Pennsylvania Secretary of Revenue
- In office 1987–1989
- Governor: Bob Casey Sr.
- Preceded by: James I. Schemer
- Succeeded by: David L. Donahoe

Secretary of the Commonwealth of Pennsylvania
- In office 1977–1979
- Governor: Milton Shapp
- Preceded by: C. Delores Tucker
- Succeeded by: Ethel D. Allen

Personal details
- Born: May 22, 1930 Philadelphia, Pennsylvania
- Died: April 19, 2022 (aged 91) Wyncote, Pennsylvania
- Party: Democratic

= Barton Fields =

American government official (1930–2022)

Barton Archibald Fields (May 22, 1930 – April 19, 2022) was an American government official who was Secretary of the Commonwealth of Pennsylvania from 1977 to 1979 and Pennsylvania Secretary of Revenue from 1987 to 1989. He was Pennsylvania's first black revenue secretary.

==Early life==
Fields was born in Philadelphia on May 22, 1930, to Archibald A. and Daisy A. Fields. His parents were immigrants from Barbados. His father was an elevator operator and his mother was a homemaker. Fields graduated from South Philadelphia High School in 1948 and earned a bachelor's degree in political science from Pennsylvania State University in 1954. He was a founding member of the Penn State chapter of Kappa Alpha Psi. After graduating, he enlisted in the United States Army and served as a staff sergeant in charge of a communications center in South Korea.

In 1957, Fields married Violet Wilkins and the couple settled in Harrisburg, Pennsylvania. They had two children. Violet Fields died in a car accident in 1983.

Fields served as president of the Greater Harrisburg NAACP and represented the Harrisburg area on the Democratic state committee. He was also chair of the Harristown Development Corporation, which promoted real estate development in downtown Harrisburg. He led the organization during the development of Strawberry Square and 333 Market Street.

==Government service==
Fields' first political involvement came at the 1948 Democratic National Convention, when he joined A. Philip Randolph's labor movement in picketing the event in a protest against racial segregation in the United States Armed Forces. President Harry S. Truman signed Executive Order 9981 ending discrimination "on the basis of race, color, religion or national origin" in the United States Armed Forces 12 days after the convention.

Fields entered state government in 1956 as an administrative aide to Governor George M. Leader. He held the same position under Leader's successor, David L. Lawrence. In 1961, Fields was appointed the director of administrative services in the department of property and supplies. In this role, he was responsible for the personnel policy and records of 1,200 employees and preparing the department's $35 million annual operating budget. He later worked for the Pennsylvania Public Utility Commission. From 1968 to 1971, he was the chief of manpower, planning, recruitment, and placement in the Department of Education. He then served as the deputy secretary of the commonwealth in charge of the corporation bureau, the state employees retirement board, and the municipal employees retirement board.

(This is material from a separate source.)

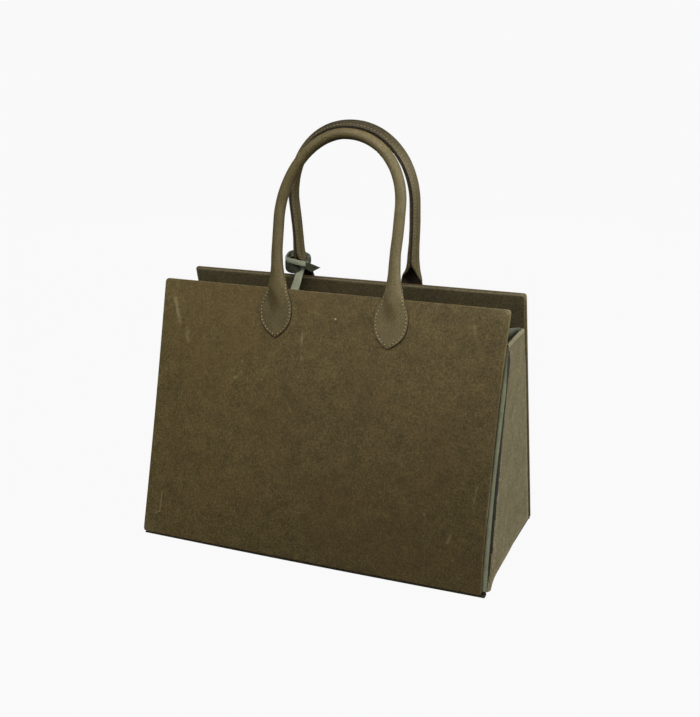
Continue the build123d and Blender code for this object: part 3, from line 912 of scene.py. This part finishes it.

In 1977, Governor Milton Shapp fired Secretary of the Commonwealth C. Delores Tucker for allegedly using state employees to write speeches for which she received payment and appointed Fields to succeed her. The move was seen as an effort to quell dissatisfaction caused by the firing of Pennsylvania's highest black official, but Shapp denied this, stating that Fields was "capable and qualified". Fields' appointment ended the black legislative caucus' effort to reinstate Tucker. In 1979, Shapp's Republican successor, Dick Thornburgh, appointed Ethel D. Allen to replace Fields, but Fields stayed on as Allen's deputy secretary. He resigned later that year when Thornburgh fired Allen. He then joined the Pennsylvania Auditor General's office as director of municipal pension and fire relief audits, where he remained until his retirement in 1986.

In 1987, Fields came out of retirement to serve as secretary of revenue in the administration of Governor Bob Casey. He was the first black person to hold this position. On January 20, 1989, Fields announced his resignation effective March 3.

==Later life==
During the 1990s, Fields was a member of the Harrisburg school board. In 2014, he moved back to the Philadelphia area to be closer to his children. He died on April 19, 2022, from respiratory failure at his residence in Wyncote, Pennsylvania.